Drugą część meczu oba zespoły rozpoczęły od niezbyt uważnej i mało agresywnej gry w defensywie. W rezultacie dużo bramek padło z łatwych pozycji, często bez kontaktu z rywalem. Indywidualnie, po stronie HSV wyróżniał się wprowadzony po przerwie Domagoj Duvnjak. W szeregach Celje przebudził się zaś ich lider Borut Mackovsek. W 45. minucie po jego trafieniu, słoweński zespół po raz pierwszy prowadził dwoma bramkami - 22:20. Jak się okazało, goście bez najmniejszego trudu dowieźli przewagę do samego końca.
Hamburczycy kompletnie nie radzili sobie z grą w defensywie, łapiąc ponadto parę niepotrzebnych 2-minutowych kar. Sprokurowali kilka rzutów karnych, które z zimną krwią wykorzystywał Luka Zvizej.
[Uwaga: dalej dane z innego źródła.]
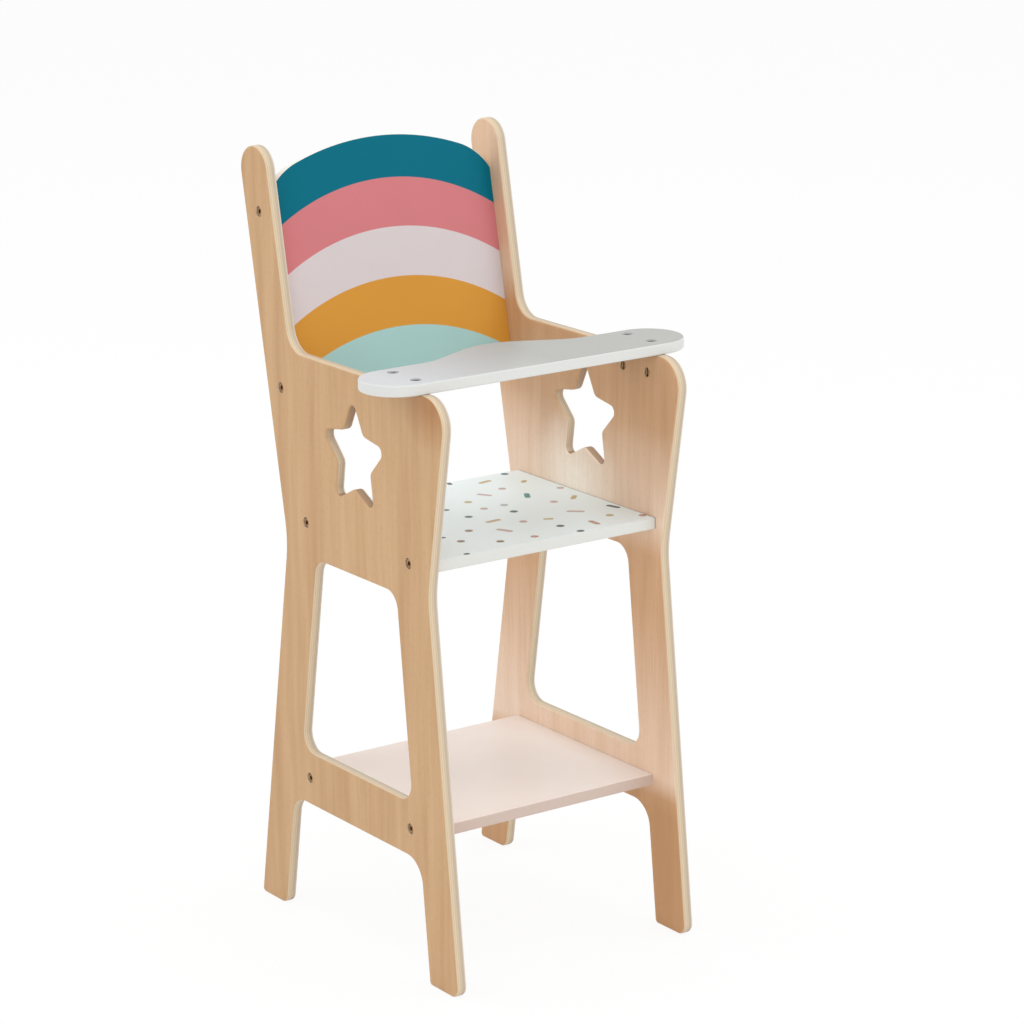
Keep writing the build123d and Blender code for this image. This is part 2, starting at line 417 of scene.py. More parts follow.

Marcin Lijewski rozegrał całe spotkanie przeciwko Celje, rzucił jedną bramkę i zaliczył kilka asyst. Mimo porażki, gospodarze ani na moment nie stracili jednak kontroli nad wynikiem dwumeczu. Przewaga wywalczona przez nich w Słowenii spokojnie wystarczyła do wywalczenia awansu do ćwierćfinału.
HSV Hamburg - Celje Pivovarna Lasko 28:31 (13:12)
Najwięcej bramek: dla HSV - Domagoj Duvnjak 7, Michael Kraus, Blazenko Lacković - po 4, Marcin Lijewski 1; dla Celje - Borut Mackovsek 7, Sebastian Skube, Luka Zvizej - po 6.